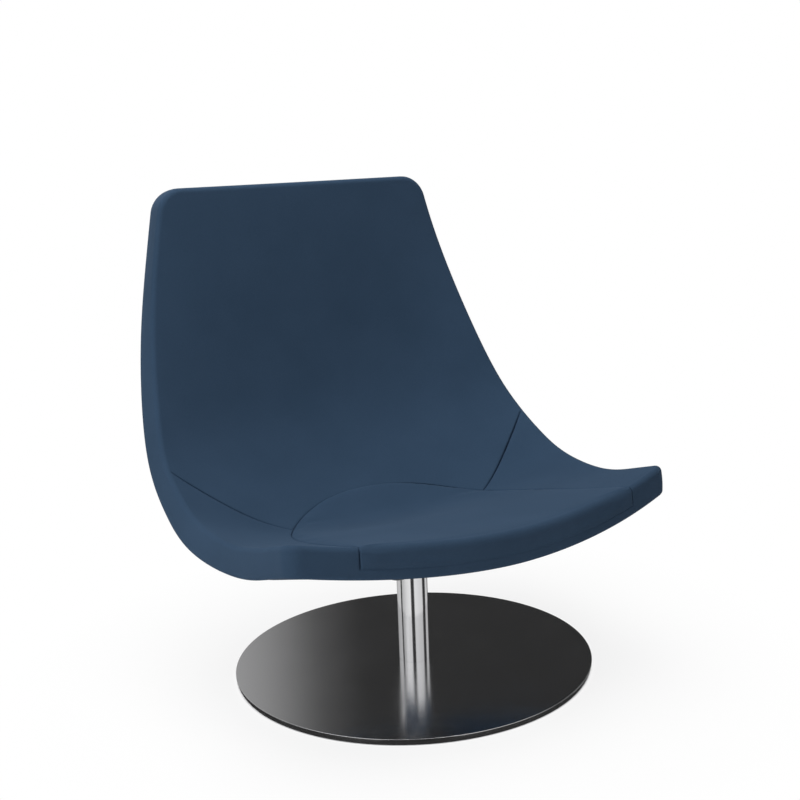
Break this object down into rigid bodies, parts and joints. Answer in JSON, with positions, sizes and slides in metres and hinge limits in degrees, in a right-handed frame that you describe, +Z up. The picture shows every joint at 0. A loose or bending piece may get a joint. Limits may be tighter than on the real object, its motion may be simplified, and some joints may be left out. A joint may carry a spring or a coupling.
{
  "type": "pedestal swivel armchair",
  "caption": "Upholstered moulded-shell armchair with a high tapered back, low wings and a padded seat, turning on a steel column and a flat round base.",
  "frame": {"origin": "centre of the underside of the base, on the floor and on the swivel axis", "axes": "+Z up along the swivel axis, -Y the way the sitter faces, X across the chair"},
  "size_m": [0.861, 0.842, 0.9302],
  "materials": {
    "satin_stainless": "fine satin brushed stainless steel",
    "dark_steel": "black painted steel, semi-matt",
    "zinc_steel": "dull zinc plating",
    "nylon": "smooth off-white nylon",
    "felt": "dense dark felt",
    "plywood": "bare moulded beech plywood",
    "foam": "cut upholstery foam",
    "blue_cloth": "dark slate-blue woven wool cloth, matt"
  },
  "bodies": {
    "base": {"base_cover": "satin_stainless", "base_weight_plate": "dark_steel", "base_floor_pad": "felt", "column_tube": "satin_stainless", "column_foot_plug": "dark_steel", "bearing_housing": "dark_steel", "lower_bush": "nylon", "upper_bush": "nylon", "thrust_washer": "nylon", "foot_screw_1": "zinc_steel", "foot_screw_2": "zinc_steel", "foot_screw_3": "zinc_steel", "foot_screw_4": "zinc_steel"},
    "seat": {"spindle": "dark_steel", "retaining_washer": "zinc_steel", "retaining_bolt": "zinc_steel", "back_cover": "blue_cloth", "seat_pad_cover": "blue_cloth", "seat_border_cover": "blue_cloth", "seat_pad_foam": "foam", "front_foam": "foam", "moulded_shell": "plywood", "rear_foam": "foam", "outer_cover": "blue_cloth", "shell_screw_1": "zinc_steel", "shell_screw_2": "zinc_steel", "shell_screw_3": "zinc_steel", "shell_screw_4": "zinc_steel", "seat_block": "plywood", "seat_plate": "dark_steel", "seat_bolt_1": "zinc_steel", "seat_bolt_washer_1": "zinc_steel", "threaded_insert_1": "zinc_steel", "seat_bolt_2": "zinc_steel", "seat_bolt_washer_2": "zinc_steel", "threaded_insert_2": "zinc_steel", "seat_bolt_3": "zinc_steel", "seat_bolt_washer_3": "zinc_steel", "threaded_insert_3": "zinc_steel", "seat_bolt_4": "zinc_steel", "seat_bolt_washer_4": "zinc_steel", "threaded_insert_4": "zinc_steel"}
  },
  "joints": [
    {"name": "seat_swivel", "type": "hinge", "parent": "base", "child": "seat", "pos_m": [0, 0, 0.15], "axis": [0, 0, 1], "continuous": true}
  ]
}
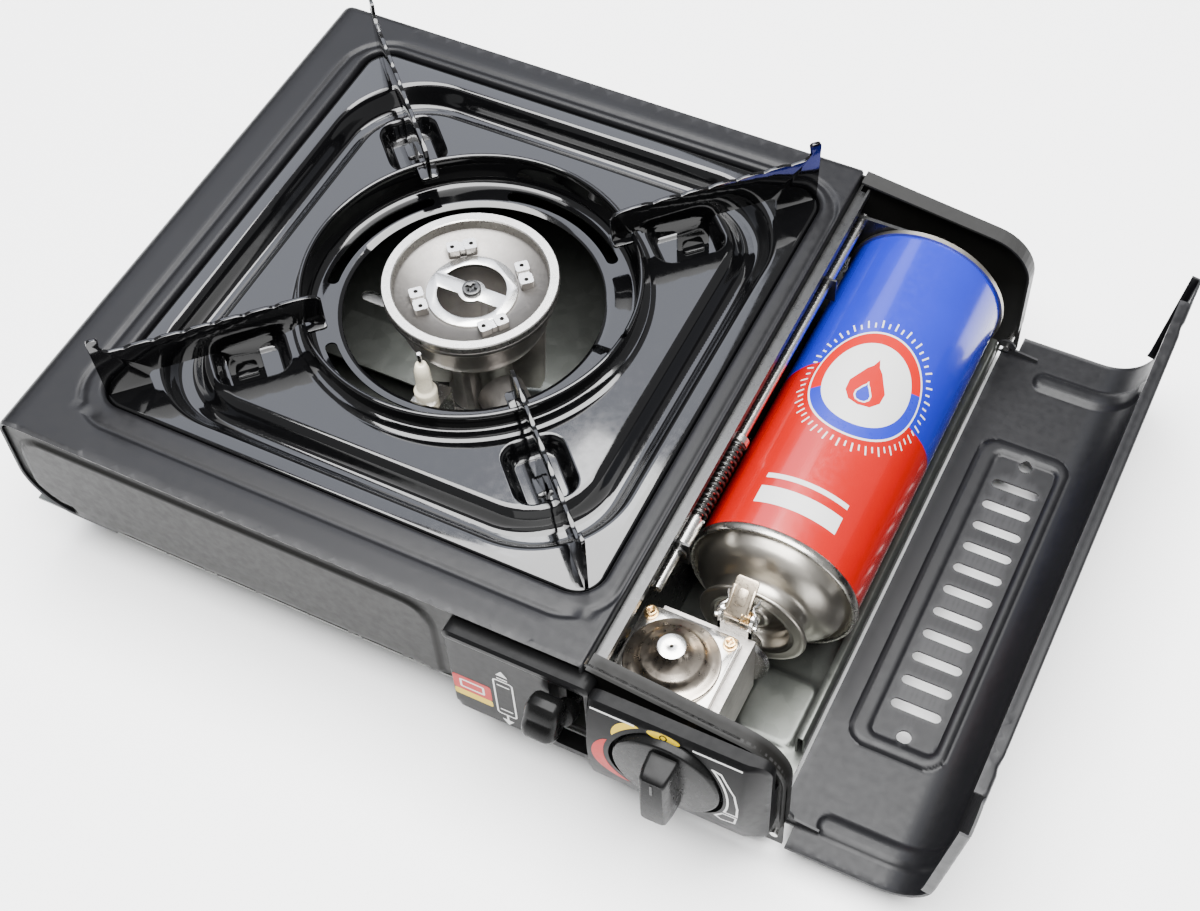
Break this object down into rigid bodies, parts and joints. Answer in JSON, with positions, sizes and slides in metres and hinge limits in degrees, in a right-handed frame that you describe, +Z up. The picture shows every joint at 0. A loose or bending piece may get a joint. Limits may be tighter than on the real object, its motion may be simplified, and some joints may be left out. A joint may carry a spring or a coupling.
{
  "type": "cassette stove",
  "caption": "Portable gas stove with a square drip pan, windshield ring and pan supports round a burner, and a side bay with lid, regulator and cartridge.",
  "frame": {"origin": "middle of the bounding box on the table, lid open as pictured", "axes": "+X towards the open lid, +Y towards the back, away from the dial, +Z up"},
  "size_m": [0.3948, 0.2834, 0.1136],
  "materials": {
    "casing_paint": "dark grey satin paint",
    "plate_paint": "dark grey satin paint",
    "enamel": "glossy black enamel",
    "galvanized": "galvanized, dull",
    "black_steel": "black coated steel",
    "panel_plastic": "black moulded plastic",
    "knob_plastic": "black moulded plastic, slight sheen",
    "rubber": "black rubber",
    "cast_alloy": "rough sand-cast alloy",
    "burner_alloy": "turned cast alloy",
    "steel": "bright zinc-plated steel",
    "dark_steel": "blackened steel",
    "brass": "brass",
    "copper_tab": "copper-coloured plated strip",
    "nickel": "nickel-plated, polished",
    "ceramic": "glazed cream ceramic",
    "lead_cover": "black insulated cable",
    "can_paint": "glossy printed lacquer, blue and red",
    "can_steel": "tinplate, satin",
    "valve_plastic": "white acetal"
  },
  "bodies": {
    "stove": {"casing": "casing_paint", "front_plate": "plate_paint", "back_plate": "plate_paint", "base_tray": "galvanized", "bay_divider": "black_steel", "bay_floor": "galvanized", "bay_rivets": "galvanized", "feet": "rubber", "tray_screws": "steel", "control_panel": "panel_plastic", "hinge_pins": "steel", "burner_bracket": "galvanized", "burner_body": "cast_alloy", "mixing_tube": "cast_alloy", "burner_head": "burner_alloy", "burner_bar": "steel", "burner_screw": "dark_steel", "jet_nozzle": "brass", "electrode_bracket": "steel", "electrode_ceramic": "ceramic", "electrode_pin": "steel", "ignition_lead": "lead_cover", "piezo_unit": "panel_plastic", "regulator_body": "cast_alloy", "regulator_diaphragm": "rubber", "regulator_spring": "steel", "regulator_plate": "nickel", "regulator_cap": "nickel", "regulator_screws": "brass", "gas_inlet": "steel", "inlet_seal": "rubber", "latch_bracket": "steel", "latch_pin": "steel", "latch_spring": "brass", "lever_pivot": "steel", "rod_sleeve": "steel", "pusher_spring": "dark_steel"},
    "lid": {"lid": "casing_paint"},
    "pan": {"drip_pan": "enamel", "windshield_ring": "enamel", "pan_support_1": "enamel", "pan_support_2": "enamel", "pan_support_3": "enamel", "pan_support_4": "enamel"},
    "dial": {"knob": "knob_plastic", "knob_spindle": "brass"},
    "lever": {"lock_lever": "steel", "lever_knob": "knob_plastic"},
    "pusher": {"pusher_rod": "steel", "rod_clip": "dark_steel", "rod_collar": "steel", "pusher_plate": "black_steel"},
    "can": {"can_body": "can_paint", "can_dome": "can_steel", "can_base": "can_steel", "can_cup": "can_steel", "can_valve": "valve_plastic"},
    "latch": {"latch_tab": "copper_tab"}
  },
  "joints": [
    {"name": "lid_hinge", "type": "hinge", "parent": "stove", "child": "lid", "pos_m": [0.12961, 0.01075, 0.016], "axis": [0, 1, 0], "range_deg": [-90, 0]},
    {"name": "pan_lift", "type": "slide", "parent": "stove", "child": "pan", "axis": [0, 0, 1], "range_m": [0, 0.06]},
    {"name": "dial_turn", "type": "hinge", "parent": "stove", "child": "dial", "pos_m": [0.09261, -0.11875, 0.053], "axis": [0, -1, 0], "range_deg": [0, 120]},
    {"name": "lever_pivot_hinge", "type": "hinge", "parent": "stove", "child": "lever", "pos_m": [0.05111, -0.10375, 0.048], "axis": [1, 0, 0], "range_deg": [0, 50]},
    {"name": "pusher_slide", "type": "slide", "parent": "stove", "child": "pusher", "axis": [0, -1, 0], "range_m": [0, 0.008], "stiffness_N_per_m": 2, "springref_m": -0.01, "deforming": ["pusher_spring"]},
    {"name": "can_lift", "type": "slide", "parent": "pusher", "child": "can", "axis": [0.4226, 0, 0.9063], "range_m": [0, 0.09]},
    {"name": "latch_hinge", "type": "hinge", "parent": "stove", "child": "latch", "pos_m": [0.09211, -0.06825, 0.068], "axis": [1, 0, 0], "range_deg": [0, 10], "stiffness_Nm_per_rad": 0.02, "springref_deg": -11.46}
  ],
  "couplings": [
    {"joint": "lever_pivot_hinge", "follows": "pusher_slide", "rad_per_m": 109.08}
  ]
}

**Description of the task**
Where a line of the entries contains the word "with", copy that line.

**Response**
Break this object down into rigid bodies, parts and joints. Answer in JSON, with positions, sizes and slides in metres and hinge limits in degrees, in a right-handed frame that you describe, +Z up. The picture shows every joint at 0. A loose or bending piece may get a joint. Limits may be tighter than on the real object, its motion may be simplified, and some joints may be left out. A joint may carry a spring or a coupling.
  "caption": "Upholstered moulded-shell armchair with a high tapered back, low wings and a padded seat, turning on a steel column and a flat round base.",
Break this object down into rigid bodies, parts and joints. Answer in JSON, with positions, sizes and slides in metres and hinge limits in degrees, in a right-handed frame that you describe, +Z up. The picture shows every joint at 0. A loose or bending piece may get a joint. Limits may be tighter than on the real object, its motion may be simplified, and some joints may be left out. A joint may carry a spring or a coupling.
  "caption": "Portable gas stove with a square drip pan, windshield ring and pan supports round a burner, and a side bay with lid, regulator and cartridge.",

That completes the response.